▸ EXERCISE AIM: In the data below, locate each line with the word "body" and list it.

▸ DATA SECTION:
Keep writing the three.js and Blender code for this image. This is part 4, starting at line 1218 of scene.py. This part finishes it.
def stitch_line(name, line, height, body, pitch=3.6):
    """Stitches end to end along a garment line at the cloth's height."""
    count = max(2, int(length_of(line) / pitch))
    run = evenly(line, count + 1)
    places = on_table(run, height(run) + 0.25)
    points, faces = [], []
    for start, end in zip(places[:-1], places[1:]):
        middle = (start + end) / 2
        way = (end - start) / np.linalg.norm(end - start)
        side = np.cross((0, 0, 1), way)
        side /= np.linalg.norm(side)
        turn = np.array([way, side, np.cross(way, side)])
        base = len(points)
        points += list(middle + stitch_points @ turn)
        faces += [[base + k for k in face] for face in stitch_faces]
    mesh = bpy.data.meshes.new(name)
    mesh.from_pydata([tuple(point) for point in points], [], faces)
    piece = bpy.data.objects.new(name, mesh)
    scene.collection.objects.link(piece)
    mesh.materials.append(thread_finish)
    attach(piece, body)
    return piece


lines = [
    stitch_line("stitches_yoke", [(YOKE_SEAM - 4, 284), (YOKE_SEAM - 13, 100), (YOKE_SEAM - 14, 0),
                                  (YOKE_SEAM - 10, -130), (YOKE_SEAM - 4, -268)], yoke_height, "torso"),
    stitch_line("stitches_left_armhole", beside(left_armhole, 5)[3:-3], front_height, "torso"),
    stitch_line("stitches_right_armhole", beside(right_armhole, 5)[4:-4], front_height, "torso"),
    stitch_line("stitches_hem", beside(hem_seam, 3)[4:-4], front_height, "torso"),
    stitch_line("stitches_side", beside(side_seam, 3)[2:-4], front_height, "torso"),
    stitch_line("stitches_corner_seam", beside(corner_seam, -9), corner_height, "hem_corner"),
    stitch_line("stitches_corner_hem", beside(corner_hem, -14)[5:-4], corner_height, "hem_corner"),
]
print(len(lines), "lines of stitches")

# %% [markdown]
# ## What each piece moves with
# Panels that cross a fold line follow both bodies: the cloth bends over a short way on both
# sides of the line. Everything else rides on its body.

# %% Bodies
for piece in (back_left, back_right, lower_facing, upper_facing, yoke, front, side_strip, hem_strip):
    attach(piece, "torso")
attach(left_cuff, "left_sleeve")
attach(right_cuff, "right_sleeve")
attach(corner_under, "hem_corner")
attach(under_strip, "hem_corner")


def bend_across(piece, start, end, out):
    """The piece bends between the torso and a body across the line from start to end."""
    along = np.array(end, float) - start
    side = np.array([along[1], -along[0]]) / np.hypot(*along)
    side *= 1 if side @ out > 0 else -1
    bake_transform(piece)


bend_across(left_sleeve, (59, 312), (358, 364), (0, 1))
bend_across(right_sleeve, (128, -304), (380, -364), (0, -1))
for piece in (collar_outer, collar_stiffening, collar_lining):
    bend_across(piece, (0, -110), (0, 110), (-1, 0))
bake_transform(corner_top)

▸ ANSWER FOR THIS EXERCISE:
def stitch_line(name, line, height, body, pitch=3.6):
    attach(piece, body)
# sides of the line. Everything else rides on its body.
    """The piece bends between the torso and a body across the line from start to end."""